═════ Collected data ═════

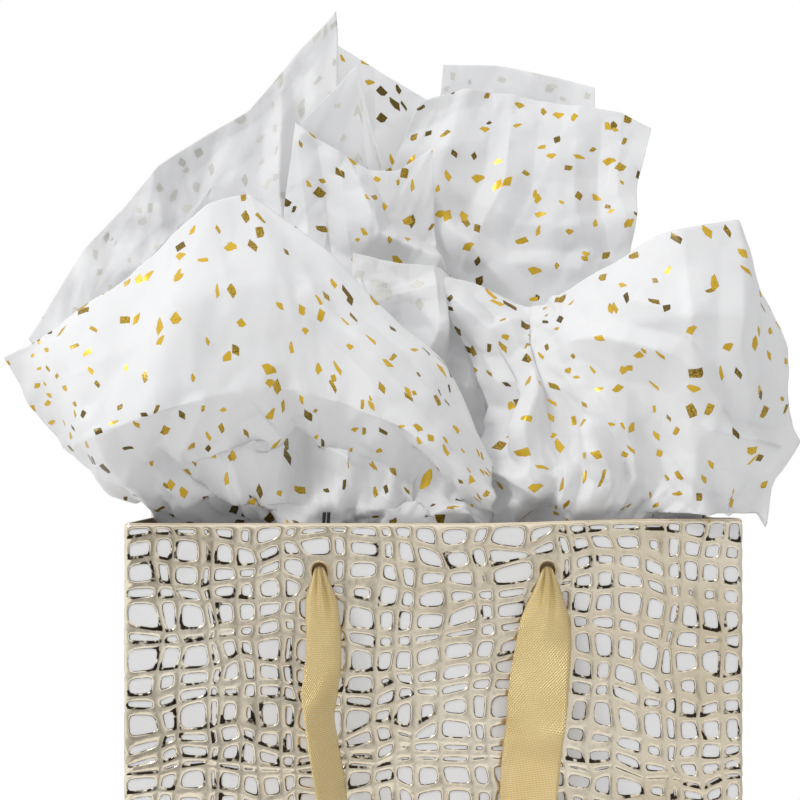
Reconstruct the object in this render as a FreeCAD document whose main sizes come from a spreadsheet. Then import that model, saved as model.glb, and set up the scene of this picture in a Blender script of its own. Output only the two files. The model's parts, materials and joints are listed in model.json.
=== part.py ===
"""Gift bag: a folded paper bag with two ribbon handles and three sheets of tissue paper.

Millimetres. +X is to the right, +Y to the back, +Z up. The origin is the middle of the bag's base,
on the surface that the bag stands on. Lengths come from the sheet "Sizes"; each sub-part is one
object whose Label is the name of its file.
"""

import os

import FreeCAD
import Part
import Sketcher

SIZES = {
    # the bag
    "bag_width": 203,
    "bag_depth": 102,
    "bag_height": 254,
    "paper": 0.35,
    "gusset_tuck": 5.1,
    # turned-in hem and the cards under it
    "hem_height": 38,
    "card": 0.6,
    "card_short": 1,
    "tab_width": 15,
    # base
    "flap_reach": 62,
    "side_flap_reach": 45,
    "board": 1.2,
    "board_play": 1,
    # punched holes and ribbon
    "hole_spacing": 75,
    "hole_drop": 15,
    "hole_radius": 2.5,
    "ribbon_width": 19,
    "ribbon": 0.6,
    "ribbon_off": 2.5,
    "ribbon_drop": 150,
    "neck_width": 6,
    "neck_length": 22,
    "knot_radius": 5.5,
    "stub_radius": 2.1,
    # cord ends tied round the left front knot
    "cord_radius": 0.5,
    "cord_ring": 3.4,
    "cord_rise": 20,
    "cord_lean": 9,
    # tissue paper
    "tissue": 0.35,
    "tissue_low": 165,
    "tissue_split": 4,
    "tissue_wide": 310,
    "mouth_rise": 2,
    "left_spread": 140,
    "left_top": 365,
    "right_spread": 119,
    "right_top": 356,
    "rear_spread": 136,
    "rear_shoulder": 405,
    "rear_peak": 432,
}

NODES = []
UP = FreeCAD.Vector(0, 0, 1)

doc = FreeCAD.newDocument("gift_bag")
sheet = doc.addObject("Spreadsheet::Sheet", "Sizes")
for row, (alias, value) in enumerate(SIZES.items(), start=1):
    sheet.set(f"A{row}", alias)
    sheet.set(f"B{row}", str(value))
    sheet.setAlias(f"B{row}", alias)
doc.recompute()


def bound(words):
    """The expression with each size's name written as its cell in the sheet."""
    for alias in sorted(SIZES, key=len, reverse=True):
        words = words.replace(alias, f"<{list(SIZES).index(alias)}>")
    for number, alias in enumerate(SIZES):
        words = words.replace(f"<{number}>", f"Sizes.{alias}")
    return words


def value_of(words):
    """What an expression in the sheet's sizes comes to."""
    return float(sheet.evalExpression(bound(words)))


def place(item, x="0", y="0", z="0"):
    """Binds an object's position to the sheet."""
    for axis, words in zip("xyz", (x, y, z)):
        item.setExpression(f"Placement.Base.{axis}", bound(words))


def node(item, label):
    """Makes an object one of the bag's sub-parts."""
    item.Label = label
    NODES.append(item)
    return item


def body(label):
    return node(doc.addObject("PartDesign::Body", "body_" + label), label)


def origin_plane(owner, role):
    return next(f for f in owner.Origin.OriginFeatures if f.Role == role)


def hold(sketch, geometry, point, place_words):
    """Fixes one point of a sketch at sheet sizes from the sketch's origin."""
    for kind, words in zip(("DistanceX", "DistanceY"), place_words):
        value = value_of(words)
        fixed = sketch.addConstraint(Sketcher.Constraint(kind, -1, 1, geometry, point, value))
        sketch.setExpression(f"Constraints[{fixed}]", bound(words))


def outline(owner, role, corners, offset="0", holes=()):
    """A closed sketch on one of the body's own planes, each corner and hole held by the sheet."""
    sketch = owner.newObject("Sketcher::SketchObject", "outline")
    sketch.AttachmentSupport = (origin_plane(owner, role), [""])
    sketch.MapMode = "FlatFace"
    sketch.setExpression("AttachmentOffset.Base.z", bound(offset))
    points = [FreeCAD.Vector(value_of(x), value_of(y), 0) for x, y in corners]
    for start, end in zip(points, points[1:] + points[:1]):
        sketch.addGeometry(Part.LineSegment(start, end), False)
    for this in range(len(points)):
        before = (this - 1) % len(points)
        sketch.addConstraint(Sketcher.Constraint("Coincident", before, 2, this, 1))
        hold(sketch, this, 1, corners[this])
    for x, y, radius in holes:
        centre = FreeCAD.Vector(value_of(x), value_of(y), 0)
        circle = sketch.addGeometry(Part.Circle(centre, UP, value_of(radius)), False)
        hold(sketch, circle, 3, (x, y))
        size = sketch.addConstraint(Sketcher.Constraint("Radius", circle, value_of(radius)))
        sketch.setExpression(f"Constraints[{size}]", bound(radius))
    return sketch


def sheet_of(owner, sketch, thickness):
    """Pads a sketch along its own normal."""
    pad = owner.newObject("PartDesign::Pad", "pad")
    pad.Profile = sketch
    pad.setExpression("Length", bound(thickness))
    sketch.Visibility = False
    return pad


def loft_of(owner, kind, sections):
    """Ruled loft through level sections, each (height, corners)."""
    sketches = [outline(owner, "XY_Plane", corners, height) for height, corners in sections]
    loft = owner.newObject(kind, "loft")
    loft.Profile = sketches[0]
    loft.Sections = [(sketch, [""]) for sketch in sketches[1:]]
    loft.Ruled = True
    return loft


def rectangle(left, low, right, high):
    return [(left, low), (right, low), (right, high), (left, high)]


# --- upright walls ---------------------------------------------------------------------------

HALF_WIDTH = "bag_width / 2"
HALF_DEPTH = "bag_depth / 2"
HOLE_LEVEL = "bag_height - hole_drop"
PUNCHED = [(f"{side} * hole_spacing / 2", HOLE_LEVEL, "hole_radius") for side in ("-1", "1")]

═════

> What you need to do
Reproduce the full listing word for word.

> Worked solution
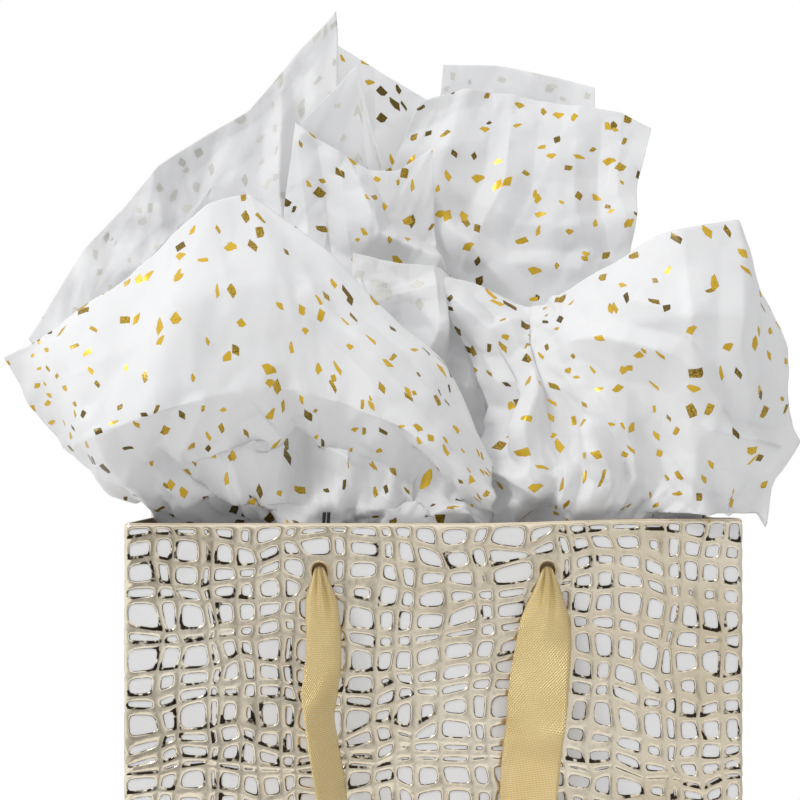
Reconstruct the object in this render as a FreeCAD document whose main sizes come from a spreadsheet. Then import that model, saved as model.glb, and set up the scene of this picture in a Blender script of its own. Output only the two files. The model's parts, materials and joints are listed in model.json.
=== part.py ===
"""Gift bag: a folded paper bag with two ribbon handles and three sheets of tissue paper.

Millimetres. +X is to the right, +Y to the back, +Z up. The origin is the middle of the bag's base,
on the surface that the bag stands on. Lengths come from the sheet "Sizes"; each sub-part is one
object whose Label is the name of its file.
"""

import os

import FreeCAD
import Part
import Sketcher

SIZES = {
    # the bag
    "bag_width": 203,
    "bag_depth": 102,
    "bag_height": 254,
    "paper": 0.35,
    "gusset_tuck": 5.1,
    # turned-in hem and the cards under it
    "hem_height": 38,
    "card": 0.6,
    "card_short": 1,
    "tab_width": 15,
    # base
    "flap_reach": 62,
    "side_flap_reach": 45,
    "board": 1.2,
    "board_play": 1,
    # punched holes and ribbon
    "hole_spacing": 75,
    "hole_drop": 15,
    "hole_radius": 2.5,
    "ribbon_width": 19,
    "ribbon": 0.6,
    "ribbon_off": 2.5,
    "ribbon_drop": 150,
    "neck_width": 6,
    "neck_length": 22,
    "knot_radius": 5.5,
    "stub_radius": 2.1,
    # cord ends tied round the left front knot
    "cord_radius": 0.5,
    "cord_ring": 3.4,
    "cord_rise": 20,
    "cord_lean": 9,
    # tissue paper
    "tissue": 0.35,
    "tissue_low": 165,
    "tissue_split": 4,
    "tissue_wide": 310,
    "mouth_rise": 2,
    "left_spread": 140,
    "left_top": 365,
    "right_spread": 119,
    "right_top": 356,
    "rear_spread": 136,
    "rear_shoulder": 405,
    "rear_peak": 432,
}

NODES = []
UP = FreeCAD.Vector(0, 0, 1)

doc = FreeCAD.newDocument("gift_bag")
sheet = doc.addObject("Spreadsheet::Sheet", "Sizes")
for row, (alias, value) in enumerate(SIZES.items(), start=1):
    sheet.set(f"A{row}", alias)
    sheet.set(f"B{row}", str(value))
    sheet.setAlias(f"B{row}", alias)
doc.recompute()


def bound(words):
    """The expression with each size's name written as its cell in the sheet."""
    for alias in sorted(SIZES, key=len, reverse=True):
        words = words.replace(alias, f"<{list(SIZES).index(alias)}>")
    for number, alias in enumerate(SIZES):
        words = words.replace(f"<{number}>", f"Sizes.{alias}")
    return words


def value_of(words):
    """What an expression in the sheet's sizes comes to."""
    return float(sheet.evalExpression(bound(words)))


def place(item, x="0", y="0", z="0"):
    """Binds an object's position to the sheet."""
    for axis, words in zip("xyz", (x, y, z)):
        item.setExpression(f"Placement.Base.{axis}", bound(words))


def node(item, label):
    """Makes an object one of the bag's sub-parts."""
    item.Label = label
    NODES.append(item)
    return item


def body(label):
    return node(doc.addObject("PartDesign::Body", "body_" + label), label)


def origin_plane(owner, role):
    return next(f for f in owner.Origin.OriginFeatures if f.Role == role)


def hold(sketch, geometry, point, place_words):
    """Fixes one point of a sketch at sheet sizes from the sketch's origin."""
    for kind, words in zip(("DistanceX", "DistanceY"), place_words):
        value = value_of(words)
        fixed = sketch.addConstraint(Sketcher.Constraint(kind, -1, 1, geometry, point, value))
        sketch.setExpression(f"Constraints[{fixed}]", bound(words))


def outline(owner, role, corners, offset="0", holes=()):
    """A closed sketch on one of the body's own planes, each corner and hole held by the sheet."""
    sketch = owner.newObject("Sketcher::SketchObject", "outline")
    sketch.AttachmentSupport = (origin_plane(owner, role), [""])
    sketch.MapMode = "FlatFace"
    sketch.setExpression("AttachmentOffset.Base.z", bound(offset))
    points = [FreeCAD.Vector(value_of(x), value_of(y), 0) for x, y in corners]
    for start, end in zip(points, points[1:] + points[:1]):
        sketch.addGeometry(Part.LineSegment(start, end), False)
    for this in range(len(points)):
        before = (this - 1) % len(points)
        sketch.addConstraint(Sketcher.Constraint("Coincident", before, 2, this, 1))
        hold(sketch, this, 1, corners[this])
    for x, y, radius in holes:
        centre = FreeCAD.Vector(value_of(x), value_of(y), 0)
        circle = sketch.addGeometry(Part.Circle(centre, UP, value_of(radius)), False)
        hold(sketch, circle, 3, (x, y))
        size = sketch.addConstraint(Sketcher.Constraint("Radius", circle, value_of(radius)))
        sketch.setExpression(f"Constraints[{size}]", bound(radius))
    return sketch


def sheet_of(owner, sketch, thickness):
    """Pads a sketch along its own normal."""
    pad = owner.newObject("PartDesign::Pad", "pad")
    pad.Profile = sketch
    pad.setExpression("Length", bound(thickness))
    sketch.Visibility = False
    return pad


def loft_of(owner, kind, sections):
    """Ruled loft through level sections, each (height, corners)."""
    sketches = [outline(owner, "XY_Plane", corners, height) for height, corners in sections]
    loft = owner.newObject(kind, "loft")
    loft.Profile = sketches[0]
    loft.Sections = [(sketch, [""]) for sketch in sketches[1:]]
    loft.Ruled = True
    return loft


def rectangle(left, low, right, high):
    return [(left, low), (right, low), (right, high), (left, high)]


# --- upright walls ---------------------------------------------------------------------------

HALF_WIDTH = "bag_width / 2"
HALF_DEPTH = "bag_depth / 2"
HOLE_LEVEL = "bag_height - hole_drop"
PUNCHED = [(f"{side} * hole_spacing / 2", HOLE_LEVEL, "hole_radius") for side in ("-1", "1")]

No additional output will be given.